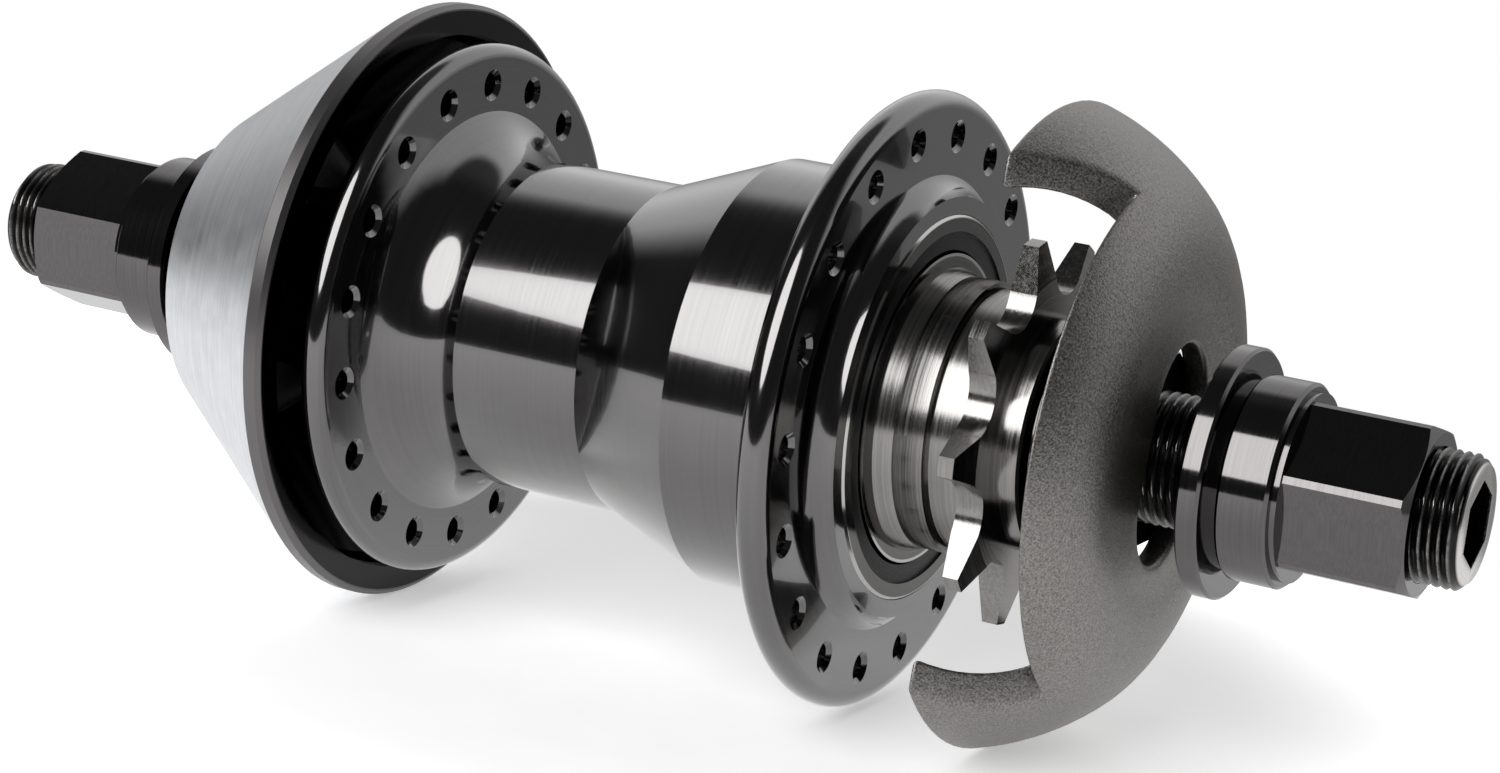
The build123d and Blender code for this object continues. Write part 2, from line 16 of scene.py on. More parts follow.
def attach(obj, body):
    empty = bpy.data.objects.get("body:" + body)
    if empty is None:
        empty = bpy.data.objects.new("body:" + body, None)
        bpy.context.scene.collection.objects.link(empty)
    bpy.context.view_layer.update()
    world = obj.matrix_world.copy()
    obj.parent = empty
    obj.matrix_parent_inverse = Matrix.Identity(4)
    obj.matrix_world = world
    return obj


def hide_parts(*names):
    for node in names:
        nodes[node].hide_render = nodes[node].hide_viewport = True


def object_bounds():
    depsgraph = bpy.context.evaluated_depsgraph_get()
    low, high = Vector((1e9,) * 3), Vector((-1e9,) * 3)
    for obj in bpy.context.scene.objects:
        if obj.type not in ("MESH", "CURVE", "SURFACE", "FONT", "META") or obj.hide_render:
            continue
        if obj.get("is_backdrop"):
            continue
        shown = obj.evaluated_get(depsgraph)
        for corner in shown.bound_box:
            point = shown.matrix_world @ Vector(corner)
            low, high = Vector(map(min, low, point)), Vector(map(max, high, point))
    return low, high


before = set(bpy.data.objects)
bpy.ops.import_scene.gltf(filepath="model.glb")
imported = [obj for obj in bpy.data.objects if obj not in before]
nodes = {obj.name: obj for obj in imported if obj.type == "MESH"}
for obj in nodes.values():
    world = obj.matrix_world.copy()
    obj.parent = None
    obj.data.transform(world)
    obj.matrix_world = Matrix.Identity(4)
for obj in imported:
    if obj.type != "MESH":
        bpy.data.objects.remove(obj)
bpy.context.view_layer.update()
MM = 0.001
print("nodes in the frame:", len(nodes))

# %% [markdown]
# ## Colours and shader nodes
# Colours are written the way a picture editor shows them, as sRGB hex. A renderer adds light in
# linear values, so one function turns each hex code to linear. Another adds a shader node with
# its settings, and an input may be a plain value or the output of an earlier node, which links
# the two.


# %% Colour and node helpers
def linear(hex_code):
    """Linear RGBA of an sRGB hex colour."""
    channels = [int(hex_code[k:k + 2], 16) / 255 for k in (1, 3, 5)]
    return [c / 12.92 if c <= 0.04045 else ((c + 0.055) / 1.055) ** 2.4 for c in channels] + [1.0]


def add(material, kind, inputs=None, **settings):
    """One shader node with its settings; an input is a value or another node's output."""
    node = material.node_tree.nodes.new("ShaderNode" + kind)
    for name, value in settings.items():
        setattr(node, name, value)
    for socket, value in (inputs or {}).items():
        if isinstance(value, bpy.types.NodeSocket):
            material.node_tree.links.new(value, node.inputs[socket])
        else:
            node.inputs[socket].default_value = value
    return node


def new_finish(name):
    """Empty material that is ready for nodes."""
    material = bpy.data.materials.new(name)
    material.use_nodes = True
    material.node_tree.nodes.clear()
    return material


def finish_surface(material, inputs):
    """Close a material with a Principled shader."""
    shader = add(material, "BsdfPrincipled", inputs)
    add(material, "OutputMaterial", {"Surface": shader.outputs["BSDF"]})
    return material


def wear(material, node_names):
    """Put a finish on carried-over nodes of the frame."""
    for name in node_names:
        nodes[name].data.materials.clear()
        nodes[name].data.materials.append(material)
        for polygon in nodes[name].data.polygons:
            polygon.material_index = 0
    print(material.name, "on", len(node_names), "nodes")


# %% [markdown]
# ## Lathe coordinates
# Nearly every surface of a hub was cut on a lathe, so its marks run round the axle. A pattern
# that is laid out in distance along the axle, distance from it and angle round it follows those
# marks on barrels and faces alike. Blender's own object coordinates are turned into these three
# here.


# %% Lathe coordinates and tool marks
def lathe_coordinates(material):
    """Outputs for the distance along the axle and from it, both in mm, and the angle in radians."""
    place = add(material, "TexCoord").outputs["Object"]
    parts = add(material, "SeparateXYZ", {0: place})
    along = add(material, "Math", {0: parts.outputs["X"], 1: 1 / MM}, operation="MULTIPLY")
    across = add(material, "CombineXYZ", {1: parts.outputs["Y"], 2: parts.outputs["Z"]})
    length = add(material, "VectorMath", {0: across.outputs[0]}, operation="LENGTH")
    away = add(material, "Math", {0: length.outputs["Value"], 1: 1 / MM}, operation="MULTIPLY")
    angle = add(
        material, "Math", {0: parts.outputs["Z"], 1: parts.outputs["Y"]}, operation="ARCTAN2"
    )
    return along.outputs[0], away.outputs[0], angle.outputs[0]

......

• Task description:
Return all the data exactly as given.

• Response:
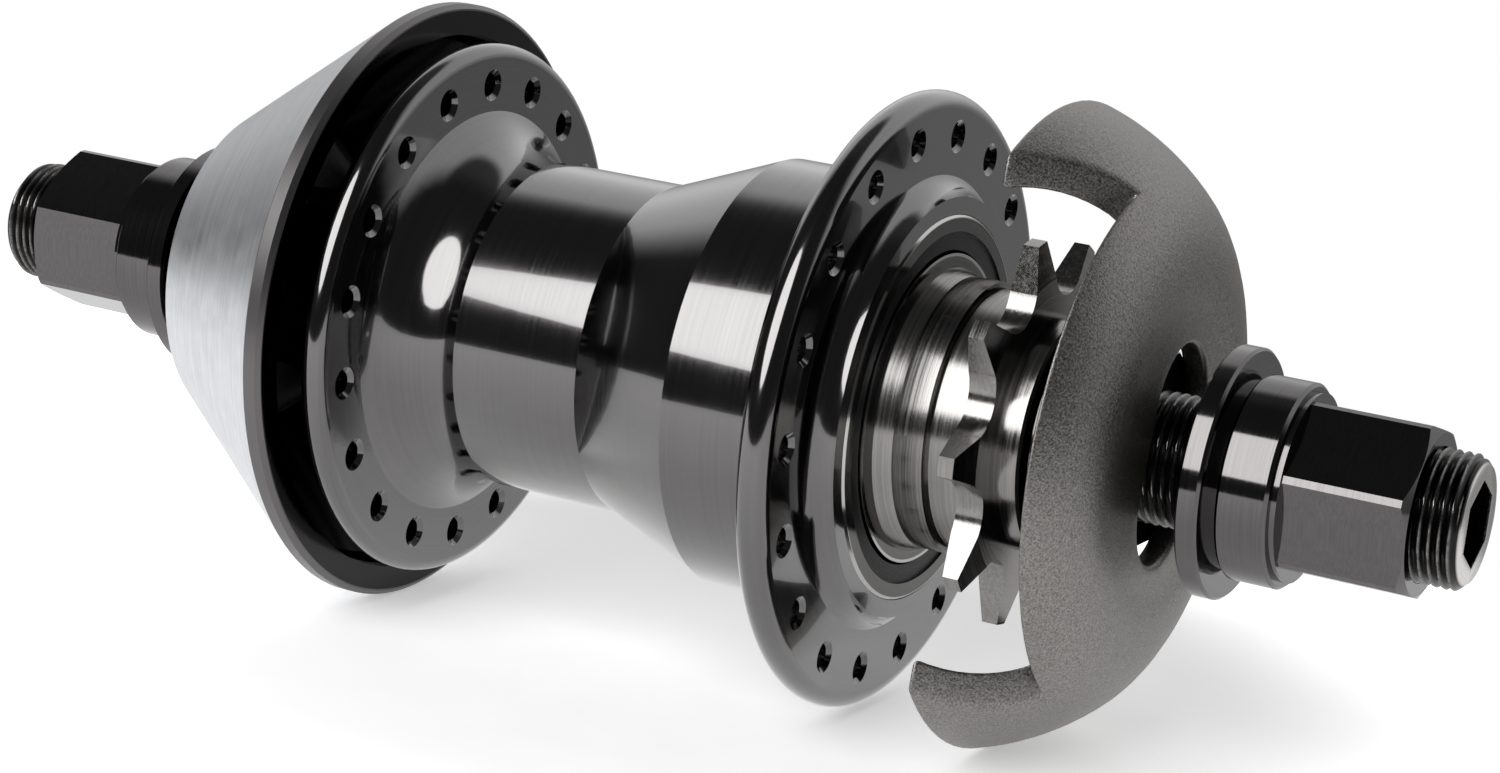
The build123d and Blender code for this object continues. Write part 2, from line 16 of scene.py on. More parts follow.
def attach(obj, body):
    empty = bpy.data.objects.get("body:" + body)
    if empty is None:
        empty = bpy.data.objects.new("body:" + body, None)
        bpy.context.scene.collection.objects.link(empty)
    bpy.context.view_layer.update()
    world = obj.matrix_world.copy()
    obj.parent = empty
    obj.matrix_parent_inverse = Matrix.Identity(4)
    obj.matrix_world = world
    return obj


def hide_parts(*names):
    for node in names:
        nodes[node].hide_render = nodes[node].hide_viewport = True


def object_bounds():
    depsgraph = bpy.context.evaluated_depsgraph_get()
    low, high = Vector((1e9,) * 3), Vector((-1e9,) * 3)
    for obj in bpy.context.scene.objects:
        if obj.type not in ("MESH", "CURVE", "SURFACE", "FONT", "META") or obj.hide_render:
            continue
        if obj.get("is_backdrop"):
            continue
        shown = obj.evaluated_get(depsgraph)
        for corner in shown.bound_box:
            point = shown.matrix_world @ Vector(corner)
            low, high = Vector(map(min, low, point)), Vector(map(max, high, point))
    return low, high


before = set(bpy.data.objects)
bpy.ops.import_scene.gltf(filepath="model.glb")
imported = [obj for obj in bpy.data.objects if obj not in before]
nodes = {obj.name: obj for obj in imported if obj.type == "MESH"}
for obj in nodes.values():
    world = obj.matrix_world.copy()
    obj.parent = None
    obj.data.transform(world)
    obj.matrix_world = Matrix.Identity(4)
for obj in imported:
    if obj.type != "MESH":
        bpy.data.objects.remove(obj)
bpy.context.view_layer.update()
MM = 0.001
print("nodes in the frame:", len(nodes))

# %% [markdown]
# ## Colours and shader nodes
# Colours are written the way a picture editor shows them, as sRGB hex. A renderer adds light in
# linear values, so one function turns each hex code to linear. Another adds a shader node with
# its settings, and an input may be a plain value or the output of an earlier node, which links
# the two.


# %% Colour and node helpers
def linear(hex_code):
    """Linear RGBA of an sRGB hex colour."""
    channels = [int(hex_code[k:k + 2], 16) / 255 for k in (1, 3, 5)]
    return [c / 12.92 if c <= 0.04045 else ((c + 0.055) / 1.055) ** 2.4 for c in channels] + [1.0]


def add(material, kind, inputs=None, **settings):
    """One shader node with its settings; an input is a value or another node's output."""
    node = material.node_tree.nodes.new("ShaderNode" + kind)
    for name, value in settings.items():
        setattr(node, name, value)
    for socket, value in (inputs or {}).items():
        if isinstance(value, bpy.types.NodeSocket):
            material.node_tree.links.new(value, node.inputs[socket])
        else:
            node.inputs[socket].default_value = value
    return node


def new_finish(name):
    """Empty material that is ready for nodes."""
    material = bpy.data.materials.new(name)
    material.use_nodes = True
    material.node_tree.nodes.clear()
    return material


def finish_surface(material, inputs):
    """Close a material with a Principled shader."""
    shader = add(material, "BsdfPrincipled", inputs)
    add(material, "OutputMaterial", {"Surface": shader.outputs["BSDF"]})
    return material


def wear(material, node_names):
    """Put a finish on carried-over nodes of the frame."""
    for name in node_names:
        nodes[name].data.materials.clear()
        nodes[name].data.materials.append(material)
        for polygon in nodes[name].data.polygons:
            polygon.material_index = 0
    print(material.name, "on", len(node_names), "nodes")


# %% [markdown]
# ## Lathe coordinates
# Nearly every surface of a hub was cut on a lathe, so its marks run round the axle. A pattern
# that is laid out in distance along the axle, distance from it and angle round it follows those
# marks on barrels and faces alike. Blender's own object coordinates are turned into these three
# here.


# %% Lathe coordinates and tool marks
def lathe_coordinates(material):
    """Outputs for the distance along the axle and from it, both in mm, and the angle in radians."""
    place = add(material, "TexCoord").outputs["Object"]
    parts = add(material, "SeparateXYZ", {0: place})
    along = add(material, "Math", {0: parts.outputs["X"], 1: 1 / MM}, operation="MULTIPLY")
    across = add(material, "CombineXYZ", {1: parts.outputs["Y"], 2: parts.outputs["Z"]})
    length = add(material, "VectorMath", {0: across.outputs[0]}, operation="LENGTH")
    away = add(material, "Math", {0: length.outputs["Value"], 1: 1 / MM}, operation="MULTIPLY")
    angle = add(
        material, "Math", {0: parts.outputs["Z"], 1: parts.outputs["Y"]}, operation="ARCTAN2"
    )
    return along.outputs[0], away.outputs[0], angle.outputs[0]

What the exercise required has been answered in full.